All fentry is doing is adding "callq fentry" at the first instruction of every function. It seems unlikely that fentry would ever want to be used with XRay (at the very least it's not obvious who should be on the outside).
We should probably throw a warning/error if they're used together. Do you think it makes sense then to merge the fentry pass into PATCHABLE_FUNCTION_ENTER or leave it as is?

Sorry for the delay -- XRay is interested in both entry and exits. I haven't quite looked into the specifics of this, but it seems like it's doing something very similar to what XRay, or at least the profiling instrumentation code is doing.

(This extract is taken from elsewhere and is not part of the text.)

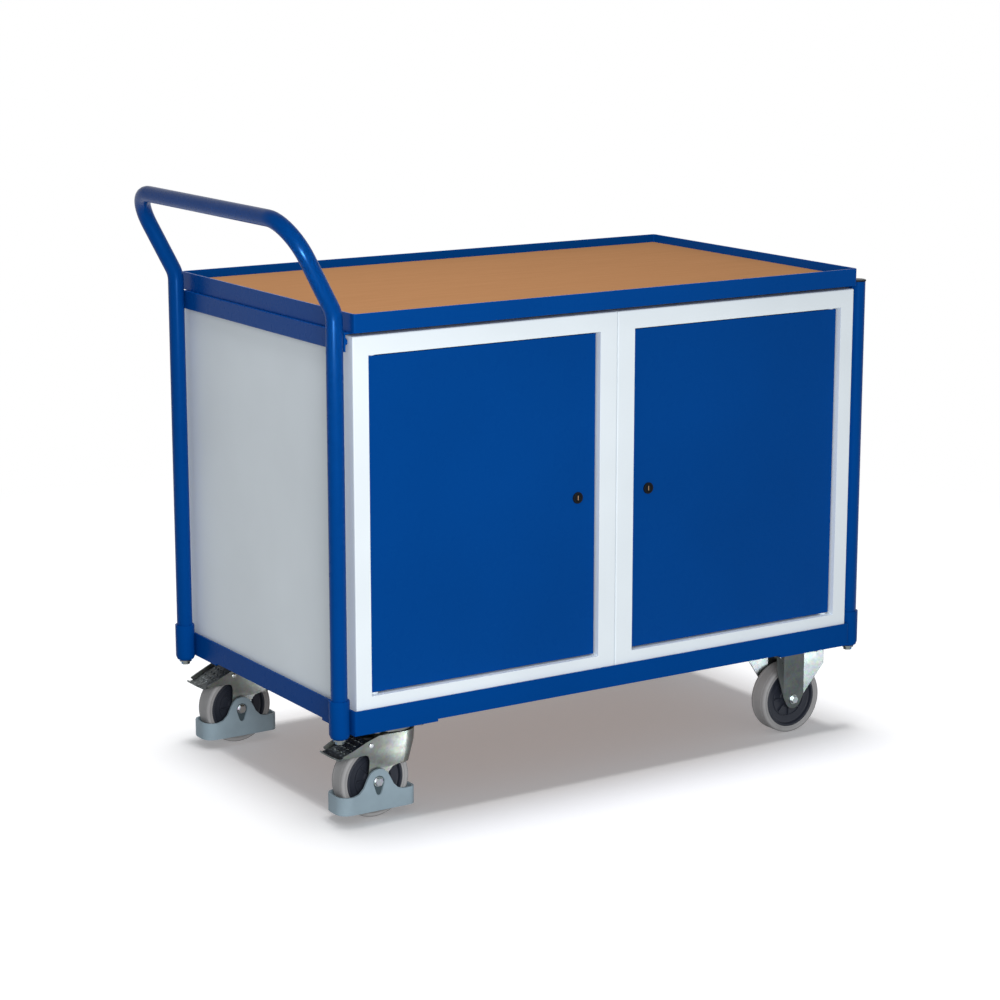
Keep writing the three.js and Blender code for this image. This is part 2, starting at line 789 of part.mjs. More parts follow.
function lockCylinder(side) {
  const [x, z] = [side * lockX, lockHeight];
  const plugBack = lockBack - lockBackWall - clearance;
  const body = joined([
    rod('y', lockPlugRadius, [x, z], lockFace, plugBack, mediumSides),
    rod('y', lockTailRadius, [x, z], lockFace + keySlotDepth, lockBack + lockTailLength, coarseSides),
  ]);
  return body.subtract(block(
    x - keySlotWidth / 2, x + keySlotWidth / 2, lockFace - overrun, lockFace + keySlotDepth,
    z - keySlotHeight / 2, z + keySlotHeight / 2,
  ));
}

// The cam hangs down with the lock open and turns up behind the lip of the cabinet when locked
function lockCam(side) {
  const [x, z] = [side * lockX, lockHeight];
  const half = camWidth / 2;
  const shape = roundedRectangle(x - half, x + half, z - camReach, z + half, half);
  const [face, back] = [lockBack + clearance, lockBack + clearance + camThickness];
  return across(shape, face, back).subtract(
    rod('y', lockTailRadius + clearance, [x, z], face - overrun, back + overrun, coarseSides),
  );
}

// Wheels: turned about Y, with flats at the bottom tangent to the true radius

function wheelProfileRadius(radius) {
  return radius / Math.cos(Math.PI / wheelSides);
}

function hub(place) {
  const rim = wheelRadius - tyreDepth - clearance;
  const bore = sleeveRadius + clearance;
  const half = [
    [bore, -hubBossHalf],
    [hubBossRadius, -hubBossHalf],
    [hubBossRadius, -hubWebHalf],
    [rim - hubRimWall, -hubWebHalf],
    [rim - hubRimWall, -hubRimHalf],
    [rim, -hubRimHalf],
  ];
  const mirrored = half.map(([radius, y]) => [radius, -y]).reverse();
  return turned('y', [...half, ...mirrored, half[0]], place, hubSides, Math.PI / hubSides);
}

function tyre(place) {
  const tread = wheelProfileRadius(wheelRadius);
  const half = [
    [wheelProfileRadius(wheelRadius - tyreDepth), -hubRimHalf],
    [tread - tyreShoulder, -wheelWidth / 2],
    [tread, -wheelWidth / 2 + tyreShoulder],
  ];
  const mirrored = half.map(([radius, y]) => [radius, -y]).reverse();
  return turned('y', [...half, ...mirrored, half[0]], place, wheelSides, Math.PI / wheelSides);
}

function axleSleeve(place) {
  const half = legInner - clearance;
  return pipe('y', sleeveRadius, boltRadius + clearance, place, -half, half, mediumSides);
}

// An axle bolt with its head at -Y and its nut screwed on at +Y, seat being where both bear
function axleBolt([x, z], seat) {
  const face = seat + clearance;
  return joined([
    rod('y', boltHeadRadius, [x, z], -face - boltHeadHeight, -face, hexSides),
    rod('y', boltRadius, [x, z], -face, face + nutHeight + nutThreadProud, coarseSides),
    rod('y', boltHeadRadius, [x, z], face, face + nutHeight, hexSides),
  ]);
}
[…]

I'm a little confused here -- you're directly calling a function, before all the stack adjustments are done? I'm sure I understand what this is meant to do, but I'm wondering whether this as written is sufficient (i.e. whether the function being called needs to do the normally caller-saved registers, before doing any work aside from setting up its own stack frame) or "safe".

As far as whether this conflicts with XRay, I'm not really sure it does -- I'd think the XRay instrumentation should come in before the "blind" call to __fentry__ but that's mostly because XRay is meant to measure the cost of running the body of the functions that are instrumented.

Is there a definitive guide to what the flag is supposed to do? And what this supposed to be used for?

I'm a little confused here -- you're directly calling a function, before all the stack adjustments are done? I'm sure I understand what this is meant to do, but I'm wondering whether this as written is sufficient (i.e. whether the function being called needs to do the normally caller-saved registers, before doing any work aside from setting up its own stack frame) or "safe".

Right. My understanding is that this is something that was added to gcc 4.6 to help debug in kernel-esque environments. Specifically the goal was to do a mcount-like call before the function prologue. I haven't found a definitive guide though.

The change itself seems straightforward in that it's just mimicking GCC. The only question is its relationship with XRay. I see no good justification for merging the passes as they're seem orthogonal. It might make sense to add a check to cause an error if mfentry and xray are used together since they're both should operate at the prologue (This would be in the clang half D28001). This is not currently the case when -pg and -fxray-instrument are both used; we get the XRay sled before the prologue and mcount afterwards.

dberris edited edge metadata.Jan 29 2017, 4:14 PM

I'm a little confused here -- you're directly calling a function, before all the stack adjustments are done? I'm sure I understand what this is meant to do, but I'm wondering whether this as written is sufficient (i.e. whether the function being called needs to do the normally caller-saved registers, before doing any work aside from setting up its own stack frame) or "safe".

Right. My understanding is that this is something that was added to gcc 4.6 to help debug in kernel-esque environments. Specifically the goal was to do a mcount-like call before the function prologue. I haven't found a definitive guide though.

The change itself seems straightforward in that it's just mimicking GCC. The only question is its relationship with XRay. I see no good justification for merging the passes as they're seem orthogonal. It might make sense to add a check to cause an error if mfentry and xray are used together since they're both should operate at the prologue (This would be in the clang half D28001). This is not currently the case when -pg and -fxray-instrument are both used; we get the XRay sled before the prologue and mcount afterwards.

I think it's fine to keep them separate, I just want to make sure that the XRay sleds are inserted before the mfentry call -- I don't see a good reason to error out in case mfentry and xray are both enabled, they just have to "work as expected". In the same vein -pg and -fxray-instrument ought to work with each other as expected too.

I think it's fine to keep them separate, I just want to make sure that the XRay sleds are inserted before the mfentry call -- I don't see a good reason to error out in case mfentry and xray are both enabled, they just have to "work as expected". In the same vein -pg and -fxray-instrument ought to work with each other as expected too.

Seems good. It's currently in the opposite order, but I'll move the FEntryInserter pass to happen before XRayInstrumentation in TargetPassConfig.cpp.

Dean, can you give me an LGTM on this (and the clang partner diff 28001)?

dberris accepted this revision.Jan 30 2017, 9:29 PM

LGTM

I might be missing it, but do you have the order reversed already?

This revision is now accepted and ready to land.Jan 30 2017, 9:29 PM
This revision was automatically updated to reflect the committed changes.